• What the exercise asks: Copy the lines holding the word "that", all of them.

·····

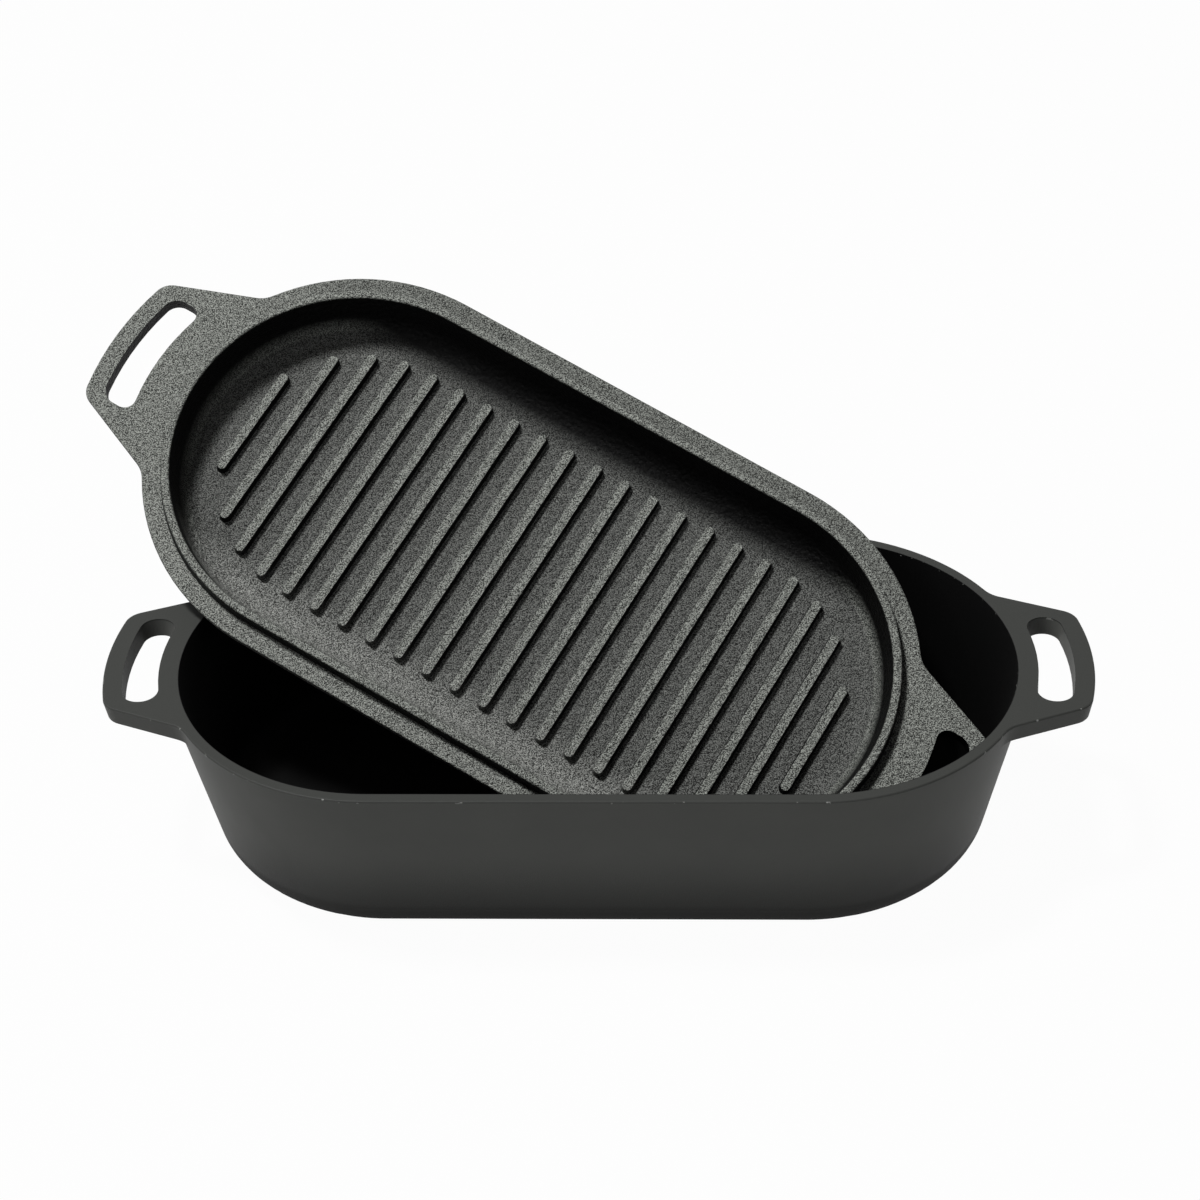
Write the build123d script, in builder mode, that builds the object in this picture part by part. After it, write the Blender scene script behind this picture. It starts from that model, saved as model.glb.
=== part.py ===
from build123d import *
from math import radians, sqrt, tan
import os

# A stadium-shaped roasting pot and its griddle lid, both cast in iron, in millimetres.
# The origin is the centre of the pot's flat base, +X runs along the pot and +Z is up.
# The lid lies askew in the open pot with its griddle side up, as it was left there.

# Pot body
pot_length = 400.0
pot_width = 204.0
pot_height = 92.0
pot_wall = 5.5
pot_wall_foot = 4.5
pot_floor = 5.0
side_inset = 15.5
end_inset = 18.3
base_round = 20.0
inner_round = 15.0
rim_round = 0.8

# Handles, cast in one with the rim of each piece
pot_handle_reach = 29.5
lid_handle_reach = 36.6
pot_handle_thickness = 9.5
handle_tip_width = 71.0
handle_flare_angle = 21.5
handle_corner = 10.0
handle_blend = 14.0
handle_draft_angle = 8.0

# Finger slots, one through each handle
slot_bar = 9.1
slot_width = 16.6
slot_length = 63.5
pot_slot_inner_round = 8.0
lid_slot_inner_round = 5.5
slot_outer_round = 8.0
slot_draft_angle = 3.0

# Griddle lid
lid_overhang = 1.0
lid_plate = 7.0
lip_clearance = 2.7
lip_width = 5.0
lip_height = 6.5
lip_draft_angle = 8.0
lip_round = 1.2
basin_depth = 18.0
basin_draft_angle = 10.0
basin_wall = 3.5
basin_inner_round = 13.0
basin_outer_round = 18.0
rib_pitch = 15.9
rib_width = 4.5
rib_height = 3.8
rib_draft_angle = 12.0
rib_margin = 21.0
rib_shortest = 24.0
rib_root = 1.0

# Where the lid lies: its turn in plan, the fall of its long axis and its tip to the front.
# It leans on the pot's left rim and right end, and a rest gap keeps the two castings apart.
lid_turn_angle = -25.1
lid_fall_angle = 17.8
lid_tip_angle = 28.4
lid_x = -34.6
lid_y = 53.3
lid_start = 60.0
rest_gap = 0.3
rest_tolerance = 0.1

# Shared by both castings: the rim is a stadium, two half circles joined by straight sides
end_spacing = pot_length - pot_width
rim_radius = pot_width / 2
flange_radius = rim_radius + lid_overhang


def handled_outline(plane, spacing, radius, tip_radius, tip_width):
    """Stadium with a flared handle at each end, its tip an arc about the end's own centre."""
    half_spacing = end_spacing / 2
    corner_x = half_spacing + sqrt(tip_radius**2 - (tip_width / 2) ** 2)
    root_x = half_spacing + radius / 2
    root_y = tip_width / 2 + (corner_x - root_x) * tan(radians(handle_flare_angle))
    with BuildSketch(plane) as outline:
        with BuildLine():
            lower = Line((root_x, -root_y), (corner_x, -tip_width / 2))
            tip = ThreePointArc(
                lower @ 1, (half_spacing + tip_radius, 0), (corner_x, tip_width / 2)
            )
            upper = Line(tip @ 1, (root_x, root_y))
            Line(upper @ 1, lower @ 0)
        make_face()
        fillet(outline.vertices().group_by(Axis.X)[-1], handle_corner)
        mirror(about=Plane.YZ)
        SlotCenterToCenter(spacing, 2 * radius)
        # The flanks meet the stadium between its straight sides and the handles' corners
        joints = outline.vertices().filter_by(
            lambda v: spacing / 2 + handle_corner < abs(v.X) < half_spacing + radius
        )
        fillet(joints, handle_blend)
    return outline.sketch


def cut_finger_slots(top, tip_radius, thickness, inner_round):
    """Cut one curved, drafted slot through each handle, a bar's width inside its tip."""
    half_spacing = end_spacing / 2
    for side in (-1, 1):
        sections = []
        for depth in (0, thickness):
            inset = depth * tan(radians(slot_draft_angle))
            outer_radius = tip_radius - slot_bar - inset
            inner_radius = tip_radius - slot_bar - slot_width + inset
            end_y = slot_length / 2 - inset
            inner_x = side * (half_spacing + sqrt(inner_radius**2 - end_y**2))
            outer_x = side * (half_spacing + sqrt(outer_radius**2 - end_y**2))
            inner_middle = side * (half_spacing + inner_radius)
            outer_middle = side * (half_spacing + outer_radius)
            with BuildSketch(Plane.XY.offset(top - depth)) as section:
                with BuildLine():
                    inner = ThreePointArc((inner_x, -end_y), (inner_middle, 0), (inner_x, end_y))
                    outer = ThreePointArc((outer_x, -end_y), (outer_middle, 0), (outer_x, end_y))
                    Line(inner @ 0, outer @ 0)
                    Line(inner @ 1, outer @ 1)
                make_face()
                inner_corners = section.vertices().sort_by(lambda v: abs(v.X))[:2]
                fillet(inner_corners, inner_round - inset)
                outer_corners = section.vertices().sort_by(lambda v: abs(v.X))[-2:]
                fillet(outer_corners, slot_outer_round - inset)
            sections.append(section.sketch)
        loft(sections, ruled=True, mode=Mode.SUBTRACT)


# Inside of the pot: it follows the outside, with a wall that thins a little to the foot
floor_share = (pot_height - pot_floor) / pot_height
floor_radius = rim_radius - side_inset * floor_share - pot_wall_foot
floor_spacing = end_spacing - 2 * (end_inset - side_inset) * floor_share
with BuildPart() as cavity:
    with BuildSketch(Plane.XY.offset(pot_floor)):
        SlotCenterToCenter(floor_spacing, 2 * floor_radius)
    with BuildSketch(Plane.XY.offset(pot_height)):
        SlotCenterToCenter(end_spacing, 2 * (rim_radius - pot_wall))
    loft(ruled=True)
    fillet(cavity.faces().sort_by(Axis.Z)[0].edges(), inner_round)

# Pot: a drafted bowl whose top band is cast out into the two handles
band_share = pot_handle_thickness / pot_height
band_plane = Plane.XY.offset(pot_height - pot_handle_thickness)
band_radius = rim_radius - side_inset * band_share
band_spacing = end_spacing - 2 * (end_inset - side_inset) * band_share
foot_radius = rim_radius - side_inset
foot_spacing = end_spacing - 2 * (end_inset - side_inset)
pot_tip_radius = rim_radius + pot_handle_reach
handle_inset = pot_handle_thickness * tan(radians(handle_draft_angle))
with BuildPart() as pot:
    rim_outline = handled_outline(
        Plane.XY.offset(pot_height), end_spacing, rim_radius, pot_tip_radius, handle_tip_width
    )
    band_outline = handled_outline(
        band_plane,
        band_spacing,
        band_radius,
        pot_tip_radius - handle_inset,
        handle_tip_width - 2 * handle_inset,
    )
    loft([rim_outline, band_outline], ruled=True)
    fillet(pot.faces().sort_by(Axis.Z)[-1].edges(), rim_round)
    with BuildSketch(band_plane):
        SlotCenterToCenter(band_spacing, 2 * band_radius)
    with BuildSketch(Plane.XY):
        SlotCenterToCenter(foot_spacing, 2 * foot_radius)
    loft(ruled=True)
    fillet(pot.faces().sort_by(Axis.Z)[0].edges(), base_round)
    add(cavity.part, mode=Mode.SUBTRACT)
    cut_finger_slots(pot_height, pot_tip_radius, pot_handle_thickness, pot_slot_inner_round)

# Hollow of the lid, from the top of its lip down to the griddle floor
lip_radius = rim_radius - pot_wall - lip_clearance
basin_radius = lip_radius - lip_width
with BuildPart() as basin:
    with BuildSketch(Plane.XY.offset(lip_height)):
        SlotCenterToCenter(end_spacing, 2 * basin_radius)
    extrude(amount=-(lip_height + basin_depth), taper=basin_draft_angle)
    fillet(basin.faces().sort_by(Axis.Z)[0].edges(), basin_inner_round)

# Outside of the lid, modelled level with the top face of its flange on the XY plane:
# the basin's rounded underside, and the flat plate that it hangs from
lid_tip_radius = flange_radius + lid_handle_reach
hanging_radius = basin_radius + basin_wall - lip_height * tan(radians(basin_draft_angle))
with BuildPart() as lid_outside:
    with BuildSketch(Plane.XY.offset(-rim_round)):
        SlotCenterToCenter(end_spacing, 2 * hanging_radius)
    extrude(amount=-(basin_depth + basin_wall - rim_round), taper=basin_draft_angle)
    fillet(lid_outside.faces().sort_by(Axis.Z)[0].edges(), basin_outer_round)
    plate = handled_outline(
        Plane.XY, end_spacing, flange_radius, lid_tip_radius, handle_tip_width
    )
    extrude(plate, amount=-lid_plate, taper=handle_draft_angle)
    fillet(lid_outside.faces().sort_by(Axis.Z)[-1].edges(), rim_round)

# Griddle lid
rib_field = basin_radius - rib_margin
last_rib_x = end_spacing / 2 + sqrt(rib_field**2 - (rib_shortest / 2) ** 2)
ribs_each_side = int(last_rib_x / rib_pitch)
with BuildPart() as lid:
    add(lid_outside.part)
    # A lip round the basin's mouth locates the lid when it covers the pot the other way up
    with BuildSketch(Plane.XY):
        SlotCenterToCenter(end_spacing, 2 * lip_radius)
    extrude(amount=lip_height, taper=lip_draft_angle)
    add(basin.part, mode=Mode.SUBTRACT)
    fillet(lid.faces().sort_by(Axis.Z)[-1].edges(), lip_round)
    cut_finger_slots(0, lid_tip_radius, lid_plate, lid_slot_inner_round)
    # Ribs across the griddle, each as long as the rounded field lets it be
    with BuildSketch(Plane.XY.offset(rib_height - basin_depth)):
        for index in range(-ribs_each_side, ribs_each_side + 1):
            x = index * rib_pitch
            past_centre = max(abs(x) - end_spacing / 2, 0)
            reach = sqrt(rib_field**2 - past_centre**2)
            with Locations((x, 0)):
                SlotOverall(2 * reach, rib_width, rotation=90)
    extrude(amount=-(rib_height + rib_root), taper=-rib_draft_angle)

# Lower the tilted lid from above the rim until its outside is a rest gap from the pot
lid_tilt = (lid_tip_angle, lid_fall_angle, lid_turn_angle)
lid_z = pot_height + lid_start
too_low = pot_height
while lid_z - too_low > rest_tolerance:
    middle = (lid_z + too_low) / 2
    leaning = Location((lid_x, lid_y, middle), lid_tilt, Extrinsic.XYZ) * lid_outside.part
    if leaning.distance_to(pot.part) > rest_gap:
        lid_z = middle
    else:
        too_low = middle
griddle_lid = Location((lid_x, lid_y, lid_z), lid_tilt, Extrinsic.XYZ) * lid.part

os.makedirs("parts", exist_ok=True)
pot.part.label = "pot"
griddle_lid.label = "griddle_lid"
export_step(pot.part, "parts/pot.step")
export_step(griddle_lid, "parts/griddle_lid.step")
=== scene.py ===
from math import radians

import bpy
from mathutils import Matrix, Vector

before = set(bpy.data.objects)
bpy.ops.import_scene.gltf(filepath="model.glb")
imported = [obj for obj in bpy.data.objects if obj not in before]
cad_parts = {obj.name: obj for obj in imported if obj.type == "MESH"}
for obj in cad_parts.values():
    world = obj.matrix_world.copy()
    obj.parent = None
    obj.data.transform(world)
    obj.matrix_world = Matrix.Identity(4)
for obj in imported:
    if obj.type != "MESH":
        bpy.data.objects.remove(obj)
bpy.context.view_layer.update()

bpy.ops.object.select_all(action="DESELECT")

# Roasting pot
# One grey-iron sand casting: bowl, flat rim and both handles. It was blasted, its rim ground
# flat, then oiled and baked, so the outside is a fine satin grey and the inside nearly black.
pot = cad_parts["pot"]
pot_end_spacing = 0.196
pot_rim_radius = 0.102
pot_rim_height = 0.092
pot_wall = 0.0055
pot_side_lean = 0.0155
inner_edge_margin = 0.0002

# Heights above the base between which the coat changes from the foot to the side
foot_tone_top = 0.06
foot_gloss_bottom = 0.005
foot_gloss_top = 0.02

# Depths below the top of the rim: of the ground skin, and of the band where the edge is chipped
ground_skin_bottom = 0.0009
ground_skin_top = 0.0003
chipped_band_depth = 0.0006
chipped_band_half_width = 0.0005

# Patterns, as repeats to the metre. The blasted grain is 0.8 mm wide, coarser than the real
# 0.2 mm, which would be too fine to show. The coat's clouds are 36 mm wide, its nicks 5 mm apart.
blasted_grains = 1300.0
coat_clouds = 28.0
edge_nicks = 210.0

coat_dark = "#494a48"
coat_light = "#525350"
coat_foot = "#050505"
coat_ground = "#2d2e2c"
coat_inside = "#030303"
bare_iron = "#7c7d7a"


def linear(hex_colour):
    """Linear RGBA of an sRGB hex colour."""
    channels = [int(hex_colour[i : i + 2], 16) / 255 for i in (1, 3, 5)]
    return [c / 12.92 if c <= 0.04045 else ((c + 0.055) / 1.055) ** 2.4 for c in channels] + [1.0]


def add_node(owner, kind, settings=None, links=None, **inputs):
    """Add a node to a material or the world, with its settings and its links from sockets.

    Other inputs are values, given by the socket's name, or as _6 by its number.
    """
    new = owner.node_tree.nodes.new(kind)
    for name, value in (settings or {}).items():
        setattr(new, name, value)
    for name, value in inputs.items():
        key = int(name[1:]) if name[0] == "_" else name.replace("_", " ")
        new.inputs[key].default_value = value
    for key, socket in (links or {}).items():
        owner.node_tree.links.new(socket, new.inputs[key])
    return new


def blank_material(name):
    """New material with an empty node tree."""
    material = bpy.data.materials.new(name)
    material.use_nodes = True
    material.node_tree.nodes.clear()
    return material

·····

• Written answer:
Write the build123d script, in builder mode, that builds the object in this picture part by part. After it, write the Blender scene script behind this picture. It starts from that model, saved as model.glb.
# Inside of the pot: it follows the outside, with a wall that thins a little to the foot
# the basin's rounded underside, and the flat plate that it hangs from